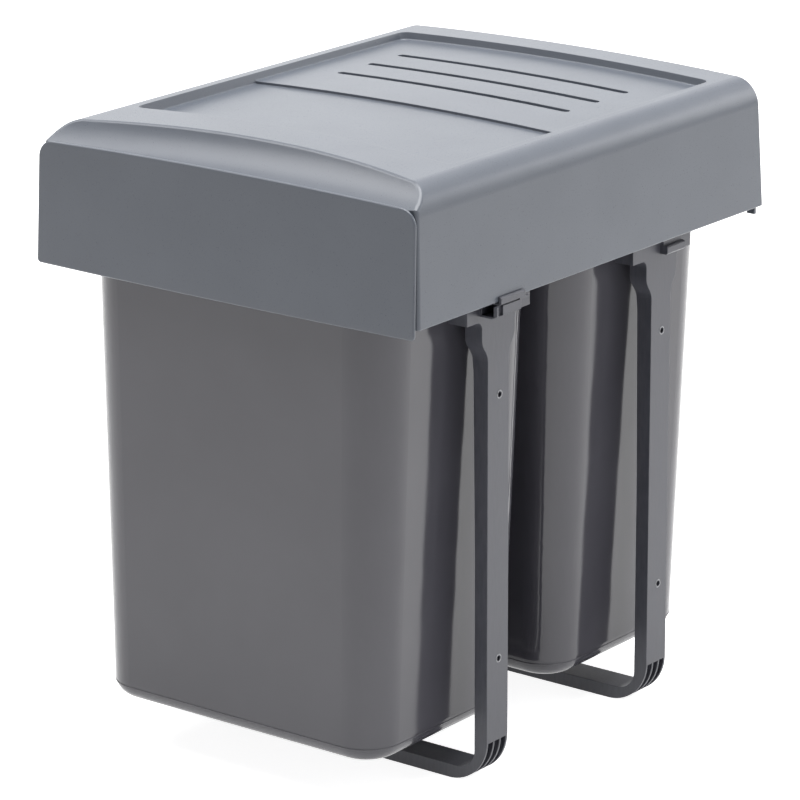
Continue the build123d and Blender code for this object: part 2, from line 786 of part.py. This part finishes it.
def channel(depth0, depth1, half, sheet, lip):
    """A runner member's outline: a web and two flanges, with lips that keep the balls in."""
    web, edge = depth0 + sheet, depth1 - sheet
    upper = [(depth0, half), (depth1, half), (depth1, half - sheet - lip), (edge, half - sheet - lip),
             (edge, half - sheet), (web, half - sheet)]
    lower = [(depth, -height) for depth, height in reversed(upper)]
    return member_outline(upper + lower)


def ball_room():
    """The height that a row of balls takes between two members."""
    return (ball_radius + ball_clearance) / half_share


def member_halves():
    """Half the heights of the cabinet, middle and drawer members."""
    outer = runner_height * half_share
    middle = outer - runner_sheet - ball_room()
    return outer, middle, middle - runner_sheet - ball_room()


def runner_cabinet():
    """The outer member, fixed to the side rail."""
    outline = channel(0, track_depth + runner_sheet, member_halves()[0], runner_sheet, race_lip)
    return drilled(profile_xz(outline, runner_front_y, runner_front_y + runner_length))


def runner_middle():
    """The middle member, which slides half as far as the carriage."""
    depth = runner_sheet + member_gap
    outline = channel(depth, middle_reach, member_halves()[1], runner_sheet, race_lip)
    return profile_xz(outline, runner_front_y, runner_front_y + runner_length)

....

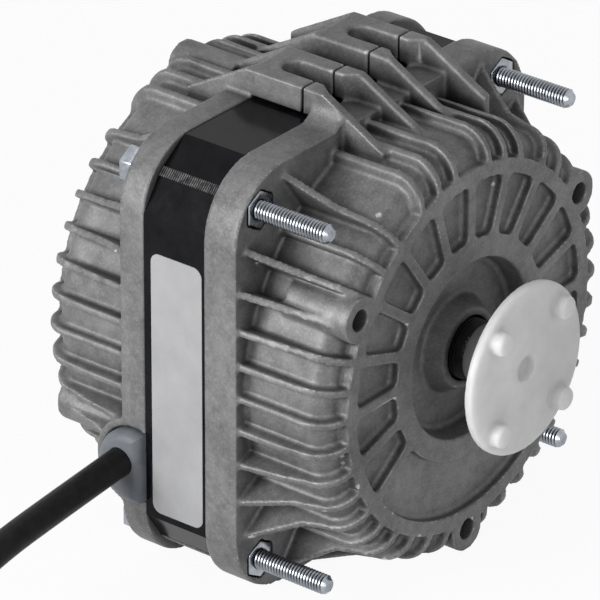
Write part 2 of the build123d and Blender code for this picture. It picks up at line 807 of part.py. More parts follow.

....

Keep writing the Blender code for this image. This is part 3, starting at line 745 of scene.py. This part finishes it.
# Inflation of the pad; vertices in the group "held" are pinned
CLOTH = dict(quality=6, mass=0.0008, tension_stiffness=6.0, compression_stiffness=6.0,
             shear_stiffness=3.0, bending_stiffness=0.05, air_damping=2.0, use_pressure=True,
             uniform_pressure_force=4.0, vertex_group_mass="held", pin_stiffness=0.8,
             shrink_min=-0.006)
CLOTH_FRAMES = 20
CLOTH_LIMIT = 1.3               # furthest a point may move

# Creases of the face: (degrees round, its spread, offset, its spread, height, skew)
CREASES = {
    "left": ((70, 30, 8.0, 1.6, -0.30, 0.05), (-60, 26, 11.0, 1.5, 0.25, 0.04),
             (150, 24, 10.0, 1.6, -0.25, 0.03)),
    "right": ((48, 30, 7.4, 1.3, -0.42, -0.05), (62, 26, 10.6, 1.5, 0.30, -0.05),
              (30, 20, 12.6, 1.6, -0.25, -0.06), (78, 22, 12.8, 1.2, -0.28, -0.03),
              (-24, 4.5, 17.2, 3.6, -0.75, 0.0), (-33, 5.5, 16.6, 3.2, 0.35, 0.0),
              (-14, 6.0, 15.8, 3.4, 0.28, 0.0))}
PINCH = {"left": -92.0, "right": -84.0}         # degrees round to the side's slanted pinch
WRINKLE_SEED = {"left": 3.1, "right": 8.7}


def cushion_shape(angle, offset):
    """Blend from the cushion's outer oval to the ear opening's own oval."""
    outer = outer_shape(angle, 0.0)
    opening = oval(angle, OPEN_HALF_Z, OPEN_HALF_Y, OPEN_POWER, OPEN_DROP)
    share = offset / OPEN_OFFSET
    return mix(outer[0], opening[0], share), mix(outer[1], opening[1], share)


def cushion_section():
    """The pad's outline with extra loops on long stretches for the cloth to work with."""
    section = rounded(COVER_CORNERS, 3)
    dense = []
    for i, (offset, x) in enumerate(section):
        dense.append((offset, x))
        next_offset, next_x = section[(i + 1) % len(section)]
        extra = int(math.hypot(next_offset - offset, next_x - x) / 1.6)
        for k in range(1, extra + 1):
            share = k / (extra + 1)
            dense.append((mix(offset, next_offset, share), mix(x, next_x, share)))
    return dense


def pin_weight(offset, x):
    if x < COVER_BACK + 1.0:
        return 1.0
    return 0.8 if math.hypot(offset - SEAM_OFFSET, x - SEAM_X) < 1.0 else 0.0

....

Within the material above, extract exactly the lines that start at the line containing "Continue the build123d" and stop after the line containing "runner_front_y + runner_length))", and only those.

Continue the build123d and Blender code for this object: part 2, from line 786 of part.py. This part finishes it.
def channel(depth0, depth1, half, sheet, lip):
    """A runner member's outline: a web and two flanges, with lips that keep the balls in."""
    web, edge = depth0 + sheet, depth1 - sheet
    upper = [(depth0, half), (depth1, half), (depth1, half - sheet - lip), (edge, half - sheet - lip),
             (edge, half - sheet), (web, half - sheet)]
    lower = [(depth, -height) for depth, height in reversed(upper)]
    return member_outline(upper + lower)


def ball_room():
    """The height that a row of balls takes between two members."""
    return (ball_radius + ball_clearance) / half_share


def member_halves():
    """Half the heights of the cabinet, middle and drawer members."""
    outer = runner_height * half_share
    middle = outer - runner_sheet - ball_room()
    return outer, middle, middle - runner_sheet - ball_room()


def runner_cabinet():
    """The outer member, fixed to the side rail."""
    outline = channel(0, track_depth + runner_sheet, member_halves()[0], runner_sheet, race_lip)
    return drilled(profile_xz(outline, runner_front_y, runner_front_y + runner_length))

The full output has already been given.